Two teams specializing in handwriting recognition were brought in to conduct the OCR component of this project. The participating teams were a private company that primarily works for banks and other commercial entities, and the University of Southern California’s Information Sciences Institute (USC ISI). USC ISI is an academic research center with a long track record of advancing the science of handwriting recognition, most prominently in government applications [14, 15, 16]. Since both teams were given access to original records protected by the Census Bureau’s privacy and confidentiality regulations, all participants were required to obtain Special Sworn Status and worked on computers not connected to the internet or intranet in a physically secure room at the Census Bureau headquarters in Suitland, Maryland. Both teams worked on the project for up to six months and brought in their own servers and software. The USC team later brought in a second server for more computational power.

Each team was provided with two-thirds of the 45,000 truth data records, along with the corresponding census images. The remaining one-third of the names and images were retained for evaluation of the OCR. We refer to this subset of the truth data given to the teams as the “training” records. The training records included data on 30,000 individuals from 14,300 households. The images drew from short form and long form reels, from both scanners. Teams were tasked with developing algorithms to capture first name, last name, middle initial, the 11-digit household ID, and age. The teams were also asked to produce up to three guesses for each item and to assign a confidence score to each guess.

In addition to the images and training data, the scanning teams were provided several “dictionaries” of names that would provide the set of options for the OCR software’s name assignment. The dictionaries were built from the Social Security Administration’s Numerical Identification file (Numident), which includes every name ever observed on an application for a Social Security Card. The Numident is a critical component of the Census Bureau’s record linkage software; any names recovered from the 1990 Census will ultimately need to be linked to an administrative records composite file based on the Numident. Four versions of the name dictionary were created from the Numident: a list of all first names and last names (16.3 million names total), a list of first and last names covering 99% of the population (5.3 million names), a list of first and last names covering 95% of the population (590,000 names), a list of first and last names covering 90% of the population (250,000 names). The dictionaries also indicated the number of times each name appeared in the full Numident. Both teams experimented with these dictionaries, and both found that the 95%–99% dictionaries yielded the best results.

6. Stage 4: Evaluating OCR quality

In order to fully evaluate the OCR output, one-third of the images and truth data were withheld from the OCR teams. We refer to the withheld subset of the truth data as the “evaluation” records. The evaluation records included data on 15,000 individuals from 5,200 households. The teams were provided with the evaluation images only after they had completed the creation of their OCR algorithm and processing system. The teams were never provided the hand-keyed data associated with the evaluation images; that data was stored on a separate server, and it was used to test their methods after they completed OCR on the evaluation images. While the evaluation records provide the most accurate test of the algorithm, we present results for both training data and the evaluation data for comparison.

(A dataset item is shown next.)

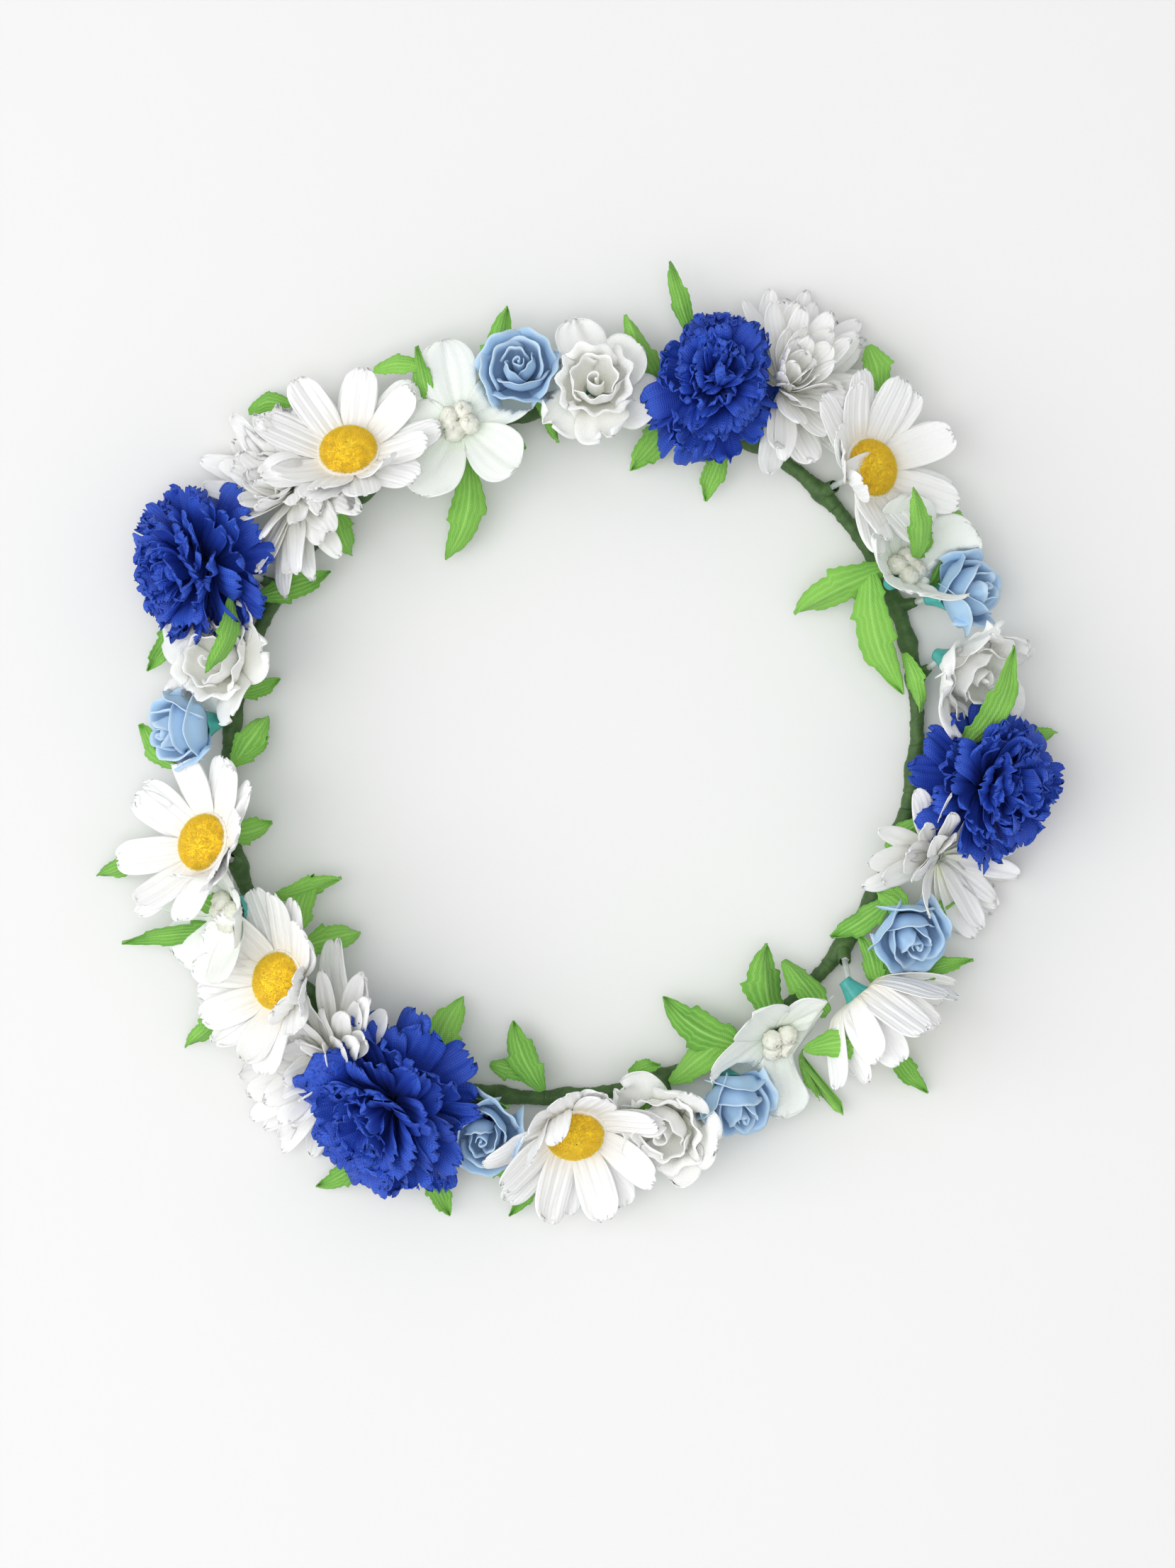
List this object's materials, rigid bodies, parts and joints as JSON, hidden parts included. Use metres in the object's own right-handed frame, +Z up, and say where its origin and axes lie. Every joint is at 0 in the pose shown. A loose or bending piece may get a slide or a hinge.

We used three metrics to compare the OCR results to the truth data: the Word Error Rate (WER), the Character Error Rate (CER), and the percent of records with a high Jaro-Winkler score. The WER is simply the percent of records where the OCR did not exactly match the truth data. The CER and the Jaro-Winkler score are two different ways to measure the similarity between any two strings. The CER is commonly used to compare large blocks of text in OCR research. The measure is a ratio, where the numerator includes the minimum number of insertions, deletions, and substitutions required to transform one block of text into another (this numerator value is also often described as the Levenshtein distance). The denominator includes the same numbers as the numerator, plus the number of correct characters [17]. Our implementation of the CER included weights to ensure that each name’s CER contributed to the overall error rate in proportion to the length of the name. This approach effectively treated the entire body of names as a single block of text (as the CER is designed to do), where no letter would count more than any other letter. Our use of the CER is designed to be comparable to CER measures in other OCR research (e.g. [17, 18, 19, 20]). The Jaro-Winkler score was developed at the Census Bureau specifically in the context of record linkage research, with characteristics that optimize the metric for comparing names and other short words. Jaro-Winkler scores can range from 0 (no similarity) to 1 (perfect match). The Jaro-Winkler score is commonly used in name linkage outside of the Census Bureau as well (e.g. [21, 22, 23]). We considered a Jaro-Winkler score of 0.85 or better to be “high”, as this is in the range of reasonable thresholds used to identify candidate matches in record linkage applications (e.g. [24]).

As an example of the error rates in more detail, consider a two-letter name and a ten-letter name. If the OCR result was a perfect match with the truth data in both cases, the WER is 0%, the CER is 0%, and the Jaro-Winkler score is 1.00. If the first letter in each OCR name is incorrect, the WER will switch to 100% in both cases, because both whole words are wrong. The CER values will be a function of the length of each name. For the two-letter name with one incorrect letter, the CER would be 50% (one incorrect letter divided by two total letters in the name). For a 10-letter name with one incorrect letter, the CER would be 10% (one incorrect letter divided by ten total letters in the name). Across these two words the overall CER score does not simply average these two CER values to 30% (the average of 10% and 50%). Instead, we weight the ten-letter name more highly by treating both names as one single block of text. In that single block of text, there were 2 incorrect characters and 10 correct characters. This means that the CER numerator is 2 and the CER denominator is 12, yielding an overall CER of 16.7% for the two names combined. This approach to the CER makes it comparable with studies that use the CER measure to estimate error in large blocks of captured text. All evaluation was performed using Stata 16.1 running on Linux, other than the WER calculations, which were done using Python 3.6.7: Anaconda custom (64-bit) running on Linux.